Greenville County Schools trustees voted to add video to the district's existing audio livestream for meetings held in the boardroom, using equipment already installed in that space. The move is limited to regular board meetings and committee-of-the-whole sessions held in the boardroom so the district can implement the change with no additional personnel or equipment cost.
Administration presented a short simulation and explained a cost-neutral approach developed by technical staff: Dennis Whitehead tied an existing security camera feed to the audio stream and ACL-compliant captions so the livestream shows both board participants and presentation slides. "That is a cost neutral solution," an administration official said, describing the setup that uses an installed camera and existing on-site personnel to manage the feed. Board members discussed expansion scenarios and whether other meeting locations would require additional equipment and personnel; staff said workshops or meetings outside the boardroom would need new equipment or require holding those meetings in the boardroom to remain cost neutral.

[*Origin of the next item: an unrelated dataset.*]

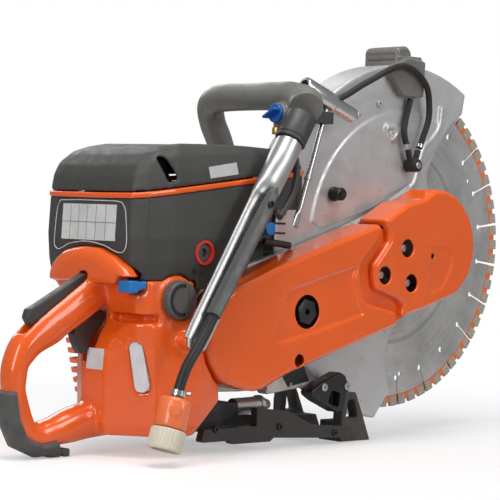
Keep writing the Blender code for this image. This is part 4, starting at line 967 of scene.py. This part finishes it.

Trustees debated timing. Some members favored a cautious rollout in August after testing; others supported starting earlier in June. Dennis Whitehead said he could begin immediately if the board directed staff to do so. The board ultimately approved a motion to "utilize existing resources to add video to the current audio livestream for regular board meetings, committee of the whole meetings, and special call meetings of the board of trustees" for the boardroom; the motion passed by voice vote.
Staff noted accessibility benefits (clearer audio and synchronized captions) and cautioned that broader expansion to other venues would incur costs for cameras, software and staffing.